Объяснить, почему она так и не устроилась на нормальную работу или не уехала домой в Дербент, так и не смогла. В июле 1994 года Оксана неожиданно решила за-брать дочь к себе в общежитие. То ли нашла девочке усыновителей, то ли хотела уехать в Дербент к матери. Последнее ей не удалось, поскольку в Дагестане был объявлен карантин из-за эпидемии холеры. Но, скорее всего, ребенок нужен был Оксане, чтобы нерадивую студентку не выставили из общежития.

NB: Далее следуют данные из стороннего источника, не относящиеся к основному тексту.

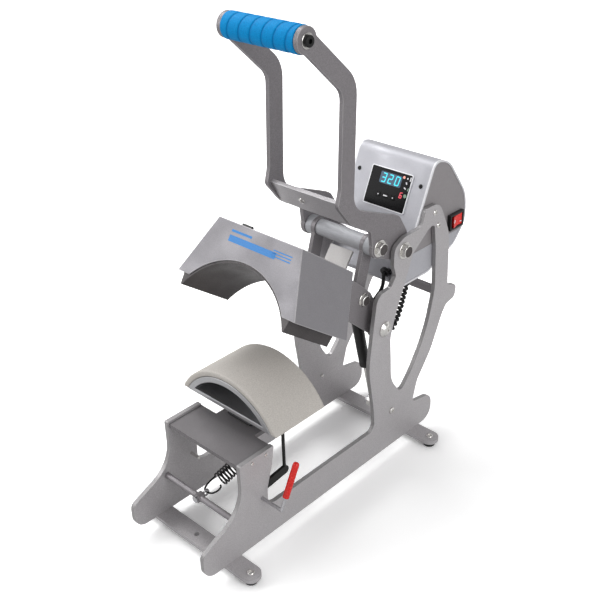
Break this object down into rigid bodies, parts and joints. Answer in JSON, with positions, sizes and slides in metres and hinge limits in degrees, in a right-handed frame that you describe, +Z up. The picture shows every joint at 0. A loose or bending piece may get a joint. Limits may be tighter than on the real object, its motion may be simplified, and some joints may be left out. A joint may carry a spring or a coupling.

Матерью Пашкова оказалась никудышной. Кроваткой маленькой Анастасии служила картонная коробка от телевизора. Кормлением и сменой пеленок Оксана занималась от случая к случаю. Едва ли хоть раз она помыла девочку. Бывали моменты, когда ребенок не видел пищи по несколько дней. В результате такого «ухода» у Насти образовались многочисленные пролежни, опрелости, развился рахит, двусторонняя пневмония и изменения вилочковой железы. Последние несколько дней перед смертью девочка не получала вообще никакой еды. Она медленно угасала и скончалась 27 августа 1994 года. Вернувшись домой и увидев, что ребенок не шевелится и ни на что не реагирует, Пашкова вызвала скорую педиатрическую помощь. Приехавший врач констатировал смерть Анастасии.
Всего за полтора месяца из здорового ребенка весом в пять с половиной килограммов девочка превратилась в истощенное существо, напоминавшее «узника концлагеря», с 30-процентной нехваткой веса. Сама Пашкова уверяла, что не кормила девочку не из желания довести ее до смерти, а потому, что у нее украли кошелек с деньгами, и она не могла раздобыть средств на нормальную еду для дочери. Спустя три дня после смерти Анастасии ее мать спешно покинула Петербург и уехала в Дербент. Там ее и задержали 12 марта 1999 года. Оксана даже не знала, что по факту смерти ребенка возбуждено уголовное дело и ее разыскивают.
По решению суда нерадивая мать-убийца проведет 10 лет в местах заключения.